Imagine the power is out and all cell service is unavailable. The road out of your neighborhood is impassible. Your neighbors are in exactly the same situation. You will be homebound for two weeks. How would you fare?
Jubilee, the 55+ active lifestyle community in northeast Lacey, engages skilled volunteers to train and organize their neighborhoods when an emergency occurs. Jubilee residents Teresa Garrett-Hill and Kathryn Reith are co-chairs of EPIC, Emergency Preparedness Interest Council. Their year-round activities raise awareness and preparedness as they engage their neighbors for possible emergency situations.
When Jubilee started construction in 2004, most services were at a significant distance. “It’s far out,” Garrett-Hill said. With 1,100 homes, the importance of being able to provide immediate first aid was clear. “We could be on our own for a while,” added Reith. Their committee was formed to answer the question, “What can we do to support each other?” It’s helpful to know who has what skills and which supplies are available. Who has a chain saw? A generator? Where does the firefighter live? These are good to know ahead of the emergency.
Garrett-Hill and Reith work with residents in personal preparation needs and then provide organization for the ways the neighbors gather and sort out tasks. Teams are formed and then follow written instructions. Many of these steps sound obvious when reading them on a sunny, calm afternoon. Life looks differently in the middle of a freezing, stormy night when the power is off.
Everyone gets a copy of Map Your Neighborhood (MYN), a booklet from Washington State Emergency Management. The information guides you along nine clear steps for immediate action following a disaster. Garrett-Hill and Reith coach residents on gathering personal supplies. The first things you need are to be stored right under your bed. This is where you keep a pair of pants and socks, a sweatshirt, gloves and shoes to protect from glass or other sharp objects, and a hardhat or bike helmet to protect from falling debris. A working flashlight is critical. You’ll also have your copy of MYN, to remind you of what to do next. Once you are dressed, you can attend to the care of your loved ones in your home. Then you can gather with your neighbors.
Jubilee’s EPIC committee gets each neighborhood group together. This is no small job. The community consists of 11 villages, making up 71 blocks. Each block has a captain or co-captains who assemble their neighbors in teams to perform various tasks.

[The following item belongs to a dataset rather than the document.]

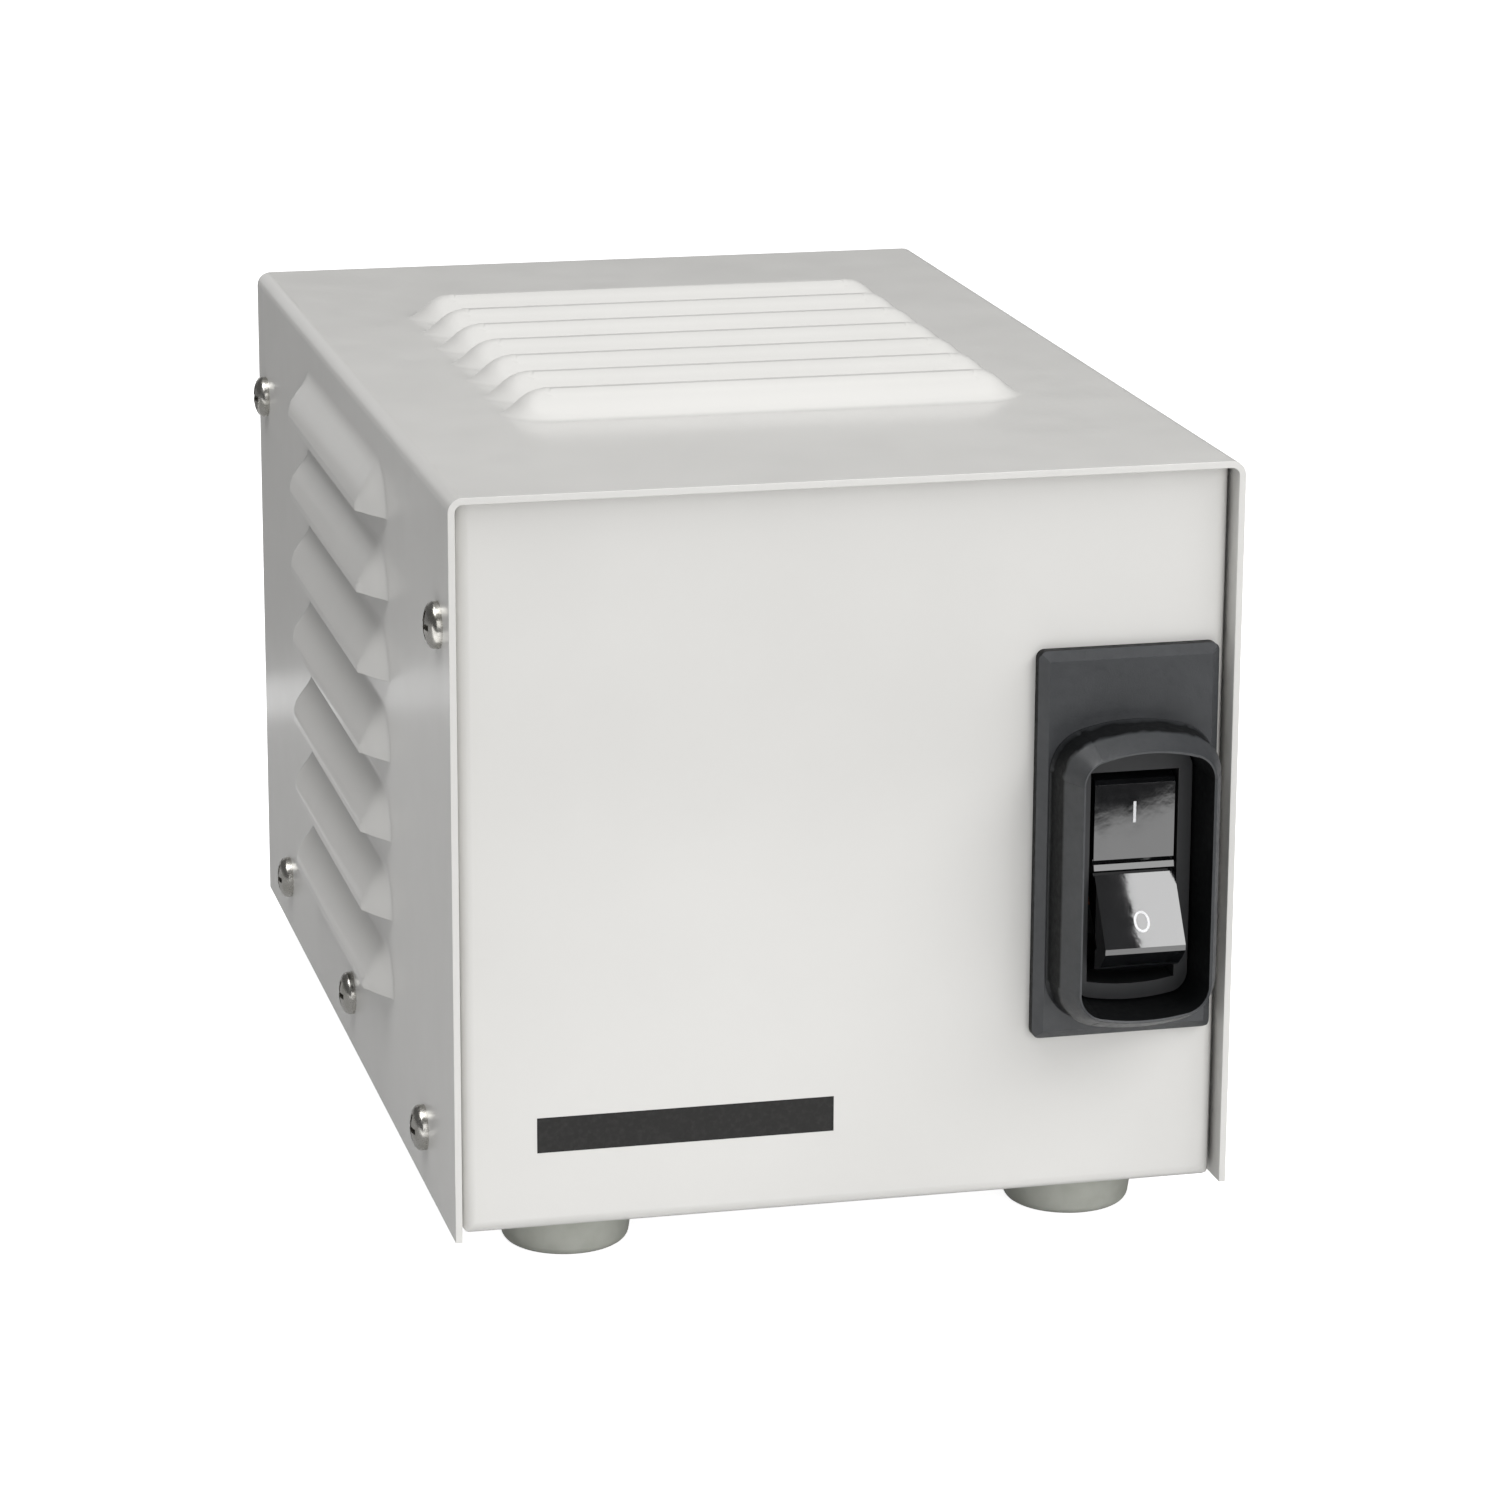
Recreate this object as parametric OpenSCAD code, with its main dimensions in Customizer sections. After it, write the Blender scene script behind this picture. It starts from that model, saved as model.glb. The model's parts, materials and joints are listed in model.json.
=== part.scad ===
// Isolation transformer in a louvred steel case, with a guarded rocker switch in front
// and a duplex outlet and cord gland behind. X to the right, front towards -Y, Z up,
// origin on the surface it stands on, under the middle of its length and width.

/* [Cover] */
// Height from the cover's bottom edge to its top face
cover_h = 132; // [126:1:150]
// Length from the front lip to the rear lip
cover_l = 218; // [212:1:250]
// Thickness of the cover's sheet
cover_t = 1.2; // [0.8:0.1:1.6]
// Outer radius of the cover's two bends
cover_bend_r = 2.6; // [2:0.1:5]

/* [Louvres] */
// Height of a louvre's open lip above the sheet
louvre_rise = 4.5; // [3:0.1:5]
// Distance from the lip to where the louvre runs out into the sheet
louvre_reach = 10; // [7:0.5:12]
// Overall length of a side louvre
side_louvre_len = 98; // [60:1:110]
// Overall length of a top louvre
top_louvre_len = 98; // [50:1:104]
// Louvres in each side
side_louvres = 7; // [3:1:7]
// Louvres in the top
top_louvres = 7; // [3:1:7]
// Distance between side louvres
side_louvre_pitch = 15; // [13:0.5:16]
// Distance between top louvres
top_louvre_pitch = 15.8; // [13:0.1:17]
// Height of the lowest side louvre's lip above the cover's bottom edge
side_louvre_low = 25; // [20:1:30]

/* [Chassis] */
// Thickness of the chassis sheet
pan_t = 1.5; // [1:0.1:2]
// Gap between the chassis and the cover all round
pan_gap = 0.5; // [0.3:0.1:1]
// Height of the chassis floor's underside above the cover's bottom edge
pan_lift = 0; // [0:0.1:2]
// Outer radius of the chassis bends
pan_bend_r = 2.5; // [2:0.1:4]
// How far the cover's lips stand past the front and rear panels
lip_overhang = 3; // [1:0.5:5]
// Depth of the panels' return flanges
panel_flange = 14; // [12:0.5:20]
// Height of the floor's upturned flanges
floor_flange = 17; // [16:0.5:24]

/* [Feet] */
// Radius of a foot at its top
foot_r = 12.3; // [10:0.1:14]
// Radius of a foot at its bottom
foot_low_r = 11.4; // [9:0.1:13]
// Height of a foot
foot_h = 8; // [7:0.5:14]
// Radius of a foot's rounded lower edge
foot_edge_r = 1.8; // [1:0.1:2.5]
// Distance of the feet from the cover's sides
foot_side = 23.5; // [20:0.5:35]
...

One team will handle communications including listening to the Emergency Alert System (AM/FM radio) or to a NOAA weather radio. Seven ham radio operators have been identified that live in Jubilee. In the past year, the committee added two-way radios for better communication. Another team will check on the neighbors who are elderly or have a disability. One team makes sure that propane and gas tanks are shut off. The fourth team checks each house for the “HELP” or “OK” sign. This is the last page of your MYN booklet. The window sign provides quick visual information for a status report of those inside the home.
Garrett-Hill is also a CERT (Community Emergency Response Team) leader. Extra training is required for this certification and classes are held at Jubilee for residents. CERT educates volunteers to cope with various hazards in an emergency such as fire suppression, light search and rescue as well as disaster medical operations. On-site refresher classes are offered monthly.
Some residents of Jubilee travel extensively and others work. The EPIC committee realized that an incident could happen when one or more captains were away – either out of town or out of the immediate area. Now each block has its own big, waterproof folder filled with everything needed to get the team set up and working. There are clipboards, instructions and a turn-off wrench. The packet stays in an agreed-upon outdoor location, so that the first person to arrive at the gathering site can get things going. The EPIC team also organizes events such as trading post day where vendors come with emergency supplies for sale. They have also designed a 24-week program to gently acquire your disaster kit over time to avoid being overwhelmed. They’ll help you remember things like pet food and instant coffee.
Emergency preparedness is insurance. In the present moment, it seems like something that can be taken care of tomorrow. However, when the unexpected or quickly developing need arises, it is too late to prepare. Let’s call being ready for emergencies assurance rather than insurance.
I like to be smart. I’ve upped my preparedness game since I met with Garrett-Hill and Reith. I’m meeting with my immediate neighbors over a glass of wine to talk about all this. You’ll find my zipped bag of clothes and first needs under my bed. I bought an LED headlight at Harbor Freight for just a few dollars. I’ve started gathering non-perishable food items in my garage, including a couple of jugs of water. There’s an extra bag of charcoal briquettes for our barbeque grill. I’m thinking the hot tub will keep warm for a while, which would be nice. I’d be happy to invite you over when power zapping/tree smashing/earthquake happens, but my phone won’t be working. Two weeks is a long time. Take care.